=== Dataset extract ===
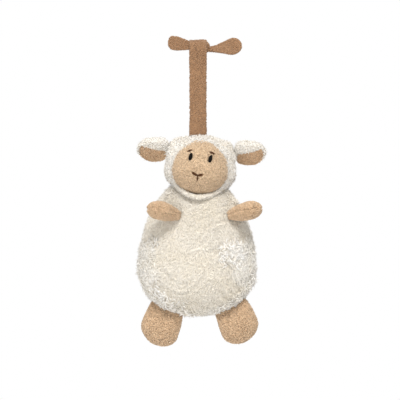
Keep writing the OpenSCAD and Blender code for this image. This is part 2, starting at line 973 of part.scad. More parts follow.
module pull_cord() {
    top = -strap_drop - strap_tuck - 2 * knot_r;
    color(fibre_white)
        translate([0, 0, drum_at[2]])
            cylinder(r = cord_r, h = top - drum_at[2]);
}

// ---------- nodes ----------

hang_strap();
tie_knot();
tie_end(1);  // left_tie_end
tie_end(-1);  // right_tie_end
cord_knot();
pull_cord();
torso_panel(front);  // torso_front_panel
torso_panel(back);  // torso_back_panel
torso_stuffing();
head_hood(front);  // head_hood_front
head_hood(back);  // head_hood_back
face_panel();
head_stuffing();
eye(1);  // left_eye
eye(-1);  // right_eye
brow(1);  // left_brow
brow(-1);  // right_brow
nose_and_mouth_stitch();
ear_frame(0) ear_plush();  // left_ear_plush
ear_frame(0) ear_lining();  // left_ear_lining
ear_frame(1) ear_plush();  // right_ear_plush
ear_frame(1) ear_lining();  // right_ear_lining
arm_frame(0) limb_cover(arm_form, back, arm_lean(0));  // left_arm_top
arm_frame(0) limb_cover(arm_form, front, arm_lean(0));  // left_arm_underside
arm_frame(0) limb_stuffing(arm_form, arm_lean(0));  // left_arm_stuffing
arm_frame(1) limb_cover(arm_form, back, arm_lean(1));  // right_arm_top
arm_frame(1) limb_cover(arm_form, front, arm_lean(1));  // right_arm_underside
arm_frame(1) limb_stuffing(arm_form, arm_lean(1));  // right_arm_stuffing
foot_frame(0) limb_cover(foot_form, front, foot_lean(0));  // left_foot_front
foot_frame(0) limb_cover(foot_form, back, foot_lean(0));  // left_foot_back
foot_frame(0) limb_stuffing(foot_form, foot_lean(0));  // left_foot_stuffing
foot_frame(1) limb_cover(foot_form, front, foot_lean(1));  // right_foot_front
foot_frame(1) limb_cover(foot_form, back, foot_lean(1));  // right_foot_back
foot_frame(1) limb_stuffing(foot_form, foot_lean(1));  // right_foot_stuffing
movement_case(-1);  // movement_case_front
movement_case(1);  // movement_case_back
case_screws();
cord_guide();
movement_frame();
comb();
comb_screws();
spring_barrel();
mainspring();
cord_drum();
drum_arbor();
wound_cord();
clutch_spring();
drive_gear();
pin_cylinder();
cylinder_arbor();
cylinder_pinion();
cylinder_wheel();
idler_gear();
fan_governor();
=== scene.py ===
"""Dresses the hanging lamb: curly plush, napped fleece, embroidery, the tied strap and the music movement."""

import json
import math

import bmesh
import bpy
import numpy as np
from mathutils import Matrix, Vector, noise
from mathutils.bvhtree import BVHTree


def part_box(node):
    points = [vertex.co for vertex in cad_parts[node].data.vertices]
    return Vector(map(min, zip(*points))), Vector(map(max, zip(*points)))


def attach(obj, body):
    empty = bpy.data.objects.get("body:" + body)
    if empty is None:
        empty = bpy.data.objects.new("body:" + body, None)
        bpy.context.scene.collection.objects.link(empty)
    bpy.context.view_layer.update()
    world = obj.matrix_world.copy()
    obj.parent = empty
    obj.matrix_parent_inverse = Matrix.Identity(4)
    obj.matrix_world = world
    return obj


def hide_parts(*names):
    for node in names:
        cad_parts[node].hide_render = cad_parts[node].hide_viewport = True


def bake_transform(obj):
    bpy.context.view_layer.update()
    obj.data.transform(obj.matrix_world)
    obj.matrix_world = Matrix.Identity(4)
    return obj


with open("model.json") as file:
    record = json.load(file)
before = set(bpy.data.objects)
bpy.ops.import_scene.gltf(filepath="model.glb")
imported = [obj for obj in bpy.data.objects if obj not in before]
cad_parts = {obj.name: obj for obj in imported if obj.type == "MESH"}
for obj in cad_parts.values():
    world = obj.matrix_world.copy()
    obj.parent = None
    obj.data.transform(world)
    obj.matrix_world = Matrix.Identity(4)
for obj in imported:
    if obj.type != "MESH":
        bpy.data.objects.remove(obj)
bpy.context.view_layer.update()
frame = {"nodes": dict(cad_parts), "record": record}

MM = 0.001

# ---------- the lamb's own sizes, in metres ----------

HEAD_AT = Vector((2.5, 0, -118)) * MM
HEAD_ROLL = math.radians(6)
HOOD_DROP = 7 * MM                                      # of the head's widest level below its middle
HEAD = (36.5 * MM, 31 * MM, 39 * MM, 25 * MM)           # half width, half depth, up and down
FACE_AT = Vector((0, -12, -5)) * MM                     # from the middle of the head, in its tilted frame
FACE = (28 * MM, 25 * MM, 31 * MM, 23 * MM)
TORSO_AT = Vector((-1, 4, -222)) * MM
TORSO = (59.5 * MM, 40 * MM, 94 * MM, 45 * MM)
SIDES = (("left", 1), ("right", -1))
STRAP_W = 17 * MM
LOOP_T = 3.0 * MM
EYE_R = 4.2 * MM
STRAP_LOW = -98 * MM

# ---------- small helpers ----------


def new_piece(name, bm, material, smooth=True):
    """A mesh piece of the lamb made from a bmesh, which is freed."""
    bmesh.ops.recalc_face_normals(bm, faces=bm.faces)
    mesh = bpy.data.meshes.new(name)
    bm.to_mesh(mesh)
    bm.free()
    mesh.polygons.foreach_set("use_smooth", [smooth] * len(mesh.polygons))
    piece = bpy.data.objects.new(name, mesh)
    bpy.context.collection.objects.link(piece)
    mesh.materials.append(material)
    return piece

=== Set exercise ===
Write the complete data out, exactly as above.

=== Final result ===
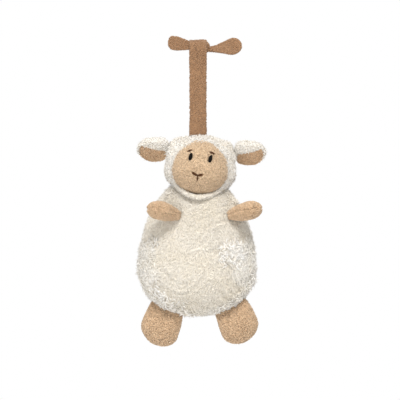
Keep writing the OpenSCAD and Blender code for this image. This is part 2, starting at line 973 of part.scad. More parts follow.
module pull_cord() {
    top = -strap_drop - strap_tuck - 2 * knot_r;
    color(fibre_white)
        translate([0, 0, drum_at[2]])
            cylinder(r = cord_r, h = top - drum_at[2]);
}

// ---------- nodes ----------

hang_strap();
tie_knot();
tie_end(1);  // left_tie_end
tie_end(-1);  // right_tie_end
cord_knot();
pull_cord();
torso_panel(front);  // torso_front_panel
torso_panel(back);  // torso_back_panel
torso_stuffing();
head_hood(front);  // head_hood_front
head_hood(back);  // head_hood_back
face_panel();
head_stuffing();
eye(1);  // left_eye
eye(-1);  // right_eye
brow(1);  // left_brow
brow(-1);  // right_brow
nose_and_mouth_stitch();
ear_frame(0) ear_plush();  // left_ear_plush
ear_frame(0) ear_lining();  // left_ear_lining
ear_frame(1) ear_plush();  // right_ear_plush
ear_frame(1) ear_lining();  // right_ear_lining
arm_frame(0) limb_cover(arm_form, back, arm_lean(0));  // left_arm_top
arm_frame(0) limb_cover(arm_form, front, arm_lean(0));  // left_arm_underside
arm_frame(0) limb_stuffing(arm_form, arm_lean(0));  // left_arm_stuffing
arm_frame(1) limb_cover(arm_form, back, arm_lean(1));  // right_arm_top
arm_frame(1) limb_cover(arm_form, front, arm_lean(1));  // right_arm_underside
arm_frame(1) limb_stuffing(arm_form, arm_lean(1));  // right_arm_stuffing
foot_frame(0) limb_cover(foot_form, front, foot_lean(0));  // left_foot_front
foot_frame(0) limb_cover(foot_form, back, foot_lean(0));  // left_foot_back
foot_frame(0) limb_stuffing(foot_form, foot_lean(0));  // left_foot_stuffing
foot_frame(1) limb_cover(foot_form, front, foot_lean(1));  // right_foot_front
foot_frame(1) limb_cover(foot_form, back, foot_lean(1));  // right_foot_back
foot_frame(1) limb_stuffing(foot_form, foot_lean(1));  // right_foot_stuffing
movement_case(-1);  // movement_case_front
movement_case(1);  // movement_case_back
case_screws();
cord_guide();
movement_frame();
comb();
comb_screws();
spring_barrel();
mainspring();
cord_drum();
drum_arbor();
wound_cord();
clutch_spring();
drive_gear();
pin_cylinder();
cylinder_arbor();
cylinder_pinion();
cylinder_wheel();
idler_gear();
fan_governor();
=== scene.py ===
"""Dresses the hanging lamb: curly plush, napped fleece, embroidery, the tied strap and the music movement."""

import json
import math

import bmesh
import bpy
import numpy as np
from mathutils import Matrix, Vector, noise
from mathutils.bvhtree import BVHTree


def part_box(node):
    points = [vertex.co for vertex in cad_parts[node].data.vertices]
    return Vector(map(min, zip(*points))), Vector(map(max, zip(*points)))


def attach(obj, body):
    empty = bpy.data.objects.get("body:" + body)
    if empty is None:
        empty = bpy.data.objects.new("body:" + body, None)
        bpy.context.scene.collection.objects.link(empty)
    bpy.context.view_layer.update()
    world = obj.matrix_world.copy()
    obj.parent = empty
    obj.matrix_parent_inverse = Matrix.Identity(4)
    obj.matrix_world = world
    return obj


def hide_parts(*names):
    for node in names:
        cad_parts[node].hide_render = cad_parts[node].hide_viewport = True


def bake_transform(obj):
    bpy.context.view_layer.update()
    obj.data.transform(obj.matrix_world)
    obj.matrix_world = Matrix.Identity(4)
    return obj


with open("model.json") as file:
    record = json.load(file)
before = set(bpy.data.objects)
bpy.ops.import_scene.gltf(filepath="model.glb")
imported = [obj for obj in bpy.data.objects if obj not in before]
cad_parts = {obj.name: obj for obj in imported if obj.type == "MESH"}
for obj in cad_parts.values():
    world = obj.matrix_world.copy()
    obj.parent = None
    obj.data.transform(world)
    obj.matrix_world = Matrix.Identity(4)
for obj in imported:
    if obj.type != "MESH":
        bpy.data.objects.remove(obj)
bpy.context.view_layer.update()
frame = {"nodes": dict(cad_parts), "record": record}

MM = 0.001

# ---------- the lamb's own sizes, in metres ----------

HEAD_AT = Vector((2.5, 0, -118)) * MM
HEAD_ROLL = math.radians(6)
HOOD_DROP = 7 * MM                                      # of the head's widest level below its middle
HEAD = (36.5 * MM, 31 * MM, 39 * MM, 25 * MM)           # half width, half depth, up and down
FACE_AT = Vector((0, -12, -5)) * MM                     # from the middle of the head, in its tilted frame
FACE = (28 * MM, 25 * MM, 31 * MM, 23 * MM)
TORSO_AT = Vector((-1, 4, -222)) * MM
TORSO = (59.5 * MM, 40 * MM, 94 * MM, 45 * MM)
SIDES = (("left", 1), ("right", -1))
STRAP_W = 17 * MM
LOOP_T = 3.0 * MM
EYE_R = 4.2 * MM
STRAP_LOW = -98 * MM

# ---------- small helpers ----------


def new_piece(name, bm, material, smooth=True):
    """A mesh piece of the lamb made from a bmesh, which is freed."""
    bmesh.ops.recalc_face_normals(bm, faces=bm.faces)
    mesh = bpy.data.meshes.new(name)
    bm.to_mesh(mesh)
    bm.free()
    mesh.polygons.foreach_set("use_smooth", [smooth] * len(mesh.polygons))
    piece = bpy.data.objects.new(name, mesh)
    bpy.context.collection.objects.link(piece)
    mesh.materials.append(material)
    return piece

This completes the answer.